=== WHAT TO WORK ON ===
Reproduce the material in full, unchanged.

=== SUPPLIED MATERIAL ===
# # #

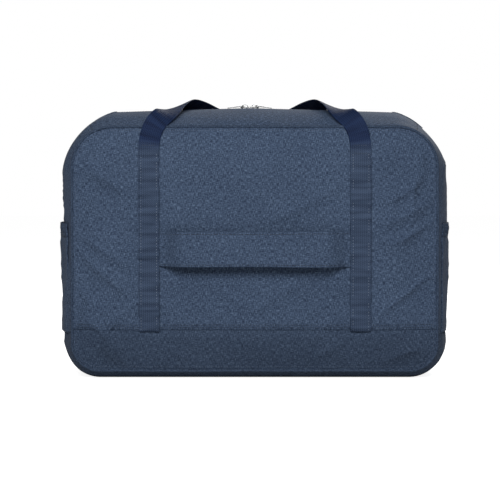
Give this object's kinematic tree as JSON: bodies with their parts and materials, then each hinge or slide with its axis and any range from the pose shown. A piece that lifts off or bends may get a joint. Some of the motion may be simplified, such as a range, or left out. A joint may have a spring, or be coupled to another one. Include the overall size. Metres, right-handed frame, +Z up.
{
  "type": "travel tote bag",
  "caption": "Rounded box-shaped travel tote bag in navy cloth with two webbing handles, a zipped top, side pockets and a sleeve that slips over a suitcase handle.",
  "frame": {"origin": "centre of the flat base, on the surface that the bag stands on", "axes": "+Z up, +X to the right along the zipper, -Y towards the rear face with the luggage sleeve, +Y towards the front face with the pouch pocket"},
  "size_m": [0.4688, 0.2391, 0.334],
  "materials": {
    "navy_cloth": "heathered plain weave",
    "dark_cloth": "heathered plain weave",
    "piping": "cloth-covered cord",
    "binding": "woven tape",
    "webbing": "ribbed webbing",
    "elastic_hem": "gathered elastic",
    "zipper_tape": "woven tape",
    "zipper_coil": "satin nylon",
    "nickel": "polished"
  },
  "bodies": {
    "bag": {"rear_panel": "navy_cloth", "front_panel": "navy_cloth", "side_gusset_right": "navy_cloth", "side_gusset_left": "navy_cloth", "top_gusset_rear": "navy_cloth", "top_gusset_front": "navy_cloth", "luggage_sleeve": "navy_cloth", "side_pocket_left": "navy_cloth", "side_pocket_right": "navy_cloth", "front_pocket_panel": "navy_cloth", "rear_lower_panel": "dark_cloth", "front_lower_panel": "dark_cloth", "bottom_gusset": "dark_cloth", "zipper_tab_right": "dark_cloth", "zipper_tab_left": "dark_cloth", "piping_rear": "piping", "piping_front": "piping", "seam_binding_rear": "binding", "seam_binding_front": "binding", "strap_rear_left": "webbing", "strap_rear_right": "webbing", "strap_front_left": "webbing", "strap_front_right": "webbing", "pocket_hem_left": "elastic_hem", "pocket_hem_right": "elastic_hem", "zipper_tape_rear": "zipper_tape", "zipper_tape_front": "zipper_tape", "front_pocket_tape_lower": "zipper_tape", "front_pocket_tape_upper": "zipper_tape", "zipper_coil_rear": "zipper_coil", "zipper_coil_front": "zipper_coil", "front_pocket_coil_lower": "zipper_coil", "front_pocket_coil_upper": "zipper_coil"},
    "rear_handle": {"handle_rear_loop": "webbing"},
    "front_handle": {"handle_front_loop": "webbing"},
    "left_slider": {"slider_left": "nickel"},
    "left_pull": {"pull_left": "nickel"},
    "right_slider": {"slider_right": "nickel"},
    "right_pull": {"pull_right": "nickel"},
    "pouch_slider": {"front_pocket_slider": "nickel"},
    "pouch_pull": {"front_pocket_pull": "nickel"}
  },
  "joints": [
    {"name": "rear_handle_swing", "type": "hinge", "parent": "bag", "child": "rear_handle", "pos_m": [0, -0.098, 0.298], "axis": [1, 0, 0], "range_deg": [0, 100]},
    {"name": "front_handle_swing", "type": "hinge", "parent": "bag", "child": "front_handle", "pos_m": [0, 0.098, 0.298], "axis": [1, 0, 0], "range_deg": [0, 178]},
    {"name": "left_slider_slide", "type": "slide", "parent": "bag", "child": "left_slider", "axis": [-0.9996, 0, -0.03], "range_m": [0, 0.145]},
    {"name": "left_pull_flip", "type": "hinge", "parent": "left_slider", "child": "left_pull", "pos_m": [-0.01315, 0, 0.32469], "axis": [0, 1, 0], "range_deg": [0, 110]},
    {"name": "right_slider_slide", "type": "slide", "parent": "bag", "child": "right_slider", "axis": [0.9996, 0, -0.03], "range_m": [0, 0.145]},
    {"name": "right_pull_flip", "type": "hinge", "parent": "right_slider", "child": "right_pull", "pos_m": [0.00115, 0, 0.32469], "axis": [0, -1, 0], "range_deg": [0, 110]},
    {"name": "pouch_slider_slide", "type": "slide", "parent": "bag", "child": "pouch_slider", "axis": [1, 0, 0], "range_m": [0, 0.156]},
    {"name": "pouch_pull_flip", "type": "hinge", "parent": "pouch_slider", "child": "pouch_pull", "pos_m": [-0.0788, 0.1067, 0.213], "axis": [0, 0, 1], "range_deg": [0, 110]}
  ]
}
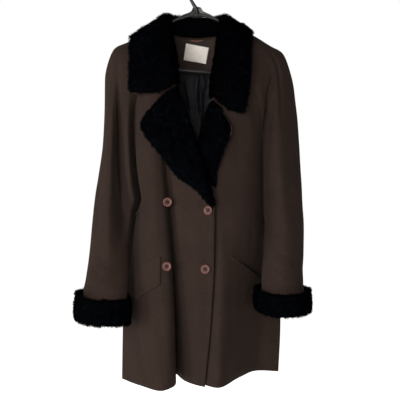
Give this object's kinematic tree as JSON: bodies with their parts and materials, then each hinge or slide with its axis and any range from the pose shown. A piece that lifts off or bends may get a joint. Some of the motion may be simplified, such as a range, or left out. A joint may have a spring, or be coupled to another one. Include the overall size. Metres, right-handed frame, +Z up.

# # #

=== COMPLETE ANSWER ===
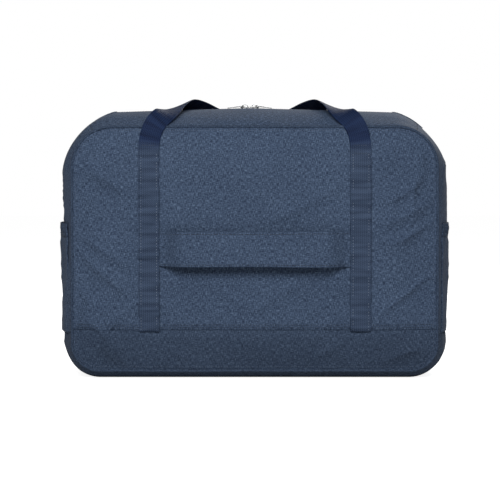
Give this object's kinematic tree as JSON: bodies with their parts and materials, then each hinge or slide with its axis and any range from the pose shown. A piece that lifts off or bends may get a joint. Some of the motion may be simplified, such as a range, or left out. A joint may have a spring, or be coupled to another one. Include the overall size. Metres, right-handed frame, +Z up.
{
  "type": "travel tote bag",
  "caption": "Rounded box-shaped travel tote bag in navy cloth with two webbing handles, a zipped top, side pockets and a sleeve that slips over a suitcase handle.",
  "frame": {"origin": "centre of the flat base, on the surface that the bag stands on", "axes": "+Z up, +X to the right along the zipper, -Y towards the rear face with the luggage sleeve, +Y towards the front face with the pouch pocket"},
  "size_m": [0.4688, 0.2391, 0.334],
  "materials": {
    "navy_cloth": "heathered plain weave",
    "dark_cloth": "heathered plain weave",
    "piping": "cloth-covered cord",
    "binding": "woven tape",
    "webbing": "ribbed webbing",
    "elastic_hem": "gathered elastic",
    "zipper_tape": "woven tape",
    "zipper_coil": "satin nylon",
    "nickel": "polished"
  },
  "bodies": {
    "bag": {"rear_panel": "navy_cloth", "front_panel": "navy_cloth", "side_gusset_right": "navy_cloth", "side_gusset_left": "navy_cloth", "top_gusset_rear": "navy_cloth", "top_gusset_front": "navy_cloth", "luggage_sleeve": "navy_cloth", "side_pocket_left": "navy_cloth", "side_pocket_right": "navy_cloth", "front_pocket_panel": "navy_cloth", "rear_lower_panel": "dark_cloth", "front_lower_panel": "dark_cloth", "bottom_gusset": "dark_cloth", "zipper_tab_right": "dark_cloth", "zipper_tab_left": "dark_cloth", "piping_rear": "piping", "piping_front": "piping", "seam_binding_rear": "binding", "seam_binding_front": "binding", "strap_rear_left": "webbing", "strap_rear_right": "webbing", "strap_front_left": "webbing", "strap_front_right": "webbing", "pocket_hem_left": "elastic_hem", "pocket_hem_right": "elastic_hem", "zipper_tape_rear": "zipper_tape", "zipper_tape_front": "zipper_tape", "front_pocket_tape_lower": "zipper_tape", "front_pocket_tape_upper": "zipper_tape", "zipper_coil_rear": "zipper_coil", "zipper_coil_front": "zipper_coil", "front_pocket_coil_lower": "zipper_coil", "front_pocket_coil_upper": "zipper_coil"},
    "rear_handle": {"handle_rear_loop": "webbing"},
    "front_handle": {"handle_front_loop": "webbing"},
    "left_slider": {"slider_left": "nickel"},
    "left_pull": {"pull_left": "nickel"},
    "right_slider": {"slider_right": "nickel"},
    "right_pull": {"pull_right": "nickel"},
    "pouch_slider": {"front_pocket_slider": "nickel"},
    "pouch_pull": {"front_pocket_pull": "nickel"}
  },
  "joints": [
    {"name": "rear_handle_swing", "type": "hinge", "parent": "bag", "child": "rear_handle", "pos_m": [0, -0.098, 0.298], "axis": [1, 0, 0], "range_deg": [0, 100]},
    {"name": "front_handle_swing", "type": "hinge", "parent": "bag", "child": "front_handle", "pos_m": [0, 0.098, 0.298], "axis": [1, 0, 0], "range_deg": [0, 178]},
    {"name": "left_slider_slide", "type": "slide", "parent": "bag", "child": "left_slider", "axis": [-0.9996, 0, -0.03], "range_m": [0, 0.145]},
    {"name": "left_pull_flip", "type": "hinge", "parent": "left_slider", "child": "left_pull", "pos_m": [-0.01315, 0, 0.32469], "axis": [0, 1, 0], "range_deg": [0, 110]},
    {"name": "right_slider_slide", "type": "slide", "parent": "bag", "child": "right_slider", "axis": [0.9996, 0, -0.03], "range_m": [0, 0.145]},
    {"name": "right_pull_flip", "type": "hinge", "parent": "right_slider", "child": "right_pull", "pos_m": [0.00115, 0, 0.32469], "axis": [0, -1, 0], "range_deg": [0, 110]},
    {"name": "pouch_slider_slide", "type": "slide", "parent": "bag", "child": "pouch_slider", "axis": [1, 0, 0], "range_m": [0, 0.156]},
    {"name": "pouch_pull_flip", "type": "hinge", "parent": "pouch_slider", "child": "pouch_pull", "pos_m": [-0.0788, 0.1067, 0.213], "axis": [0, 0, 1], "range_deg": [0, 110]}
  ]
}
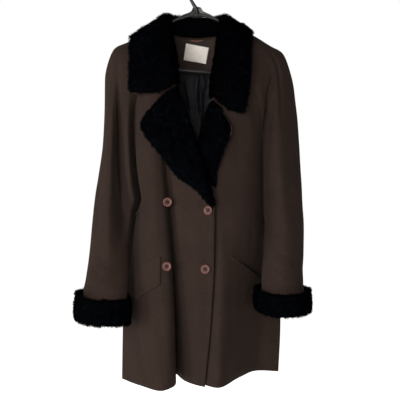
Give this object's kinematic tree as JSON: bodies with their parts and materials, then each hinge or slide with its axis and any range from the pose shown. A piece that lifts off or bends may get a joint. Some of the motion may be simplified, such as a range, or left out. A joint may have a spring, or be coupled to another one. Include the overall size. Metres, right-handed frame, +Z up.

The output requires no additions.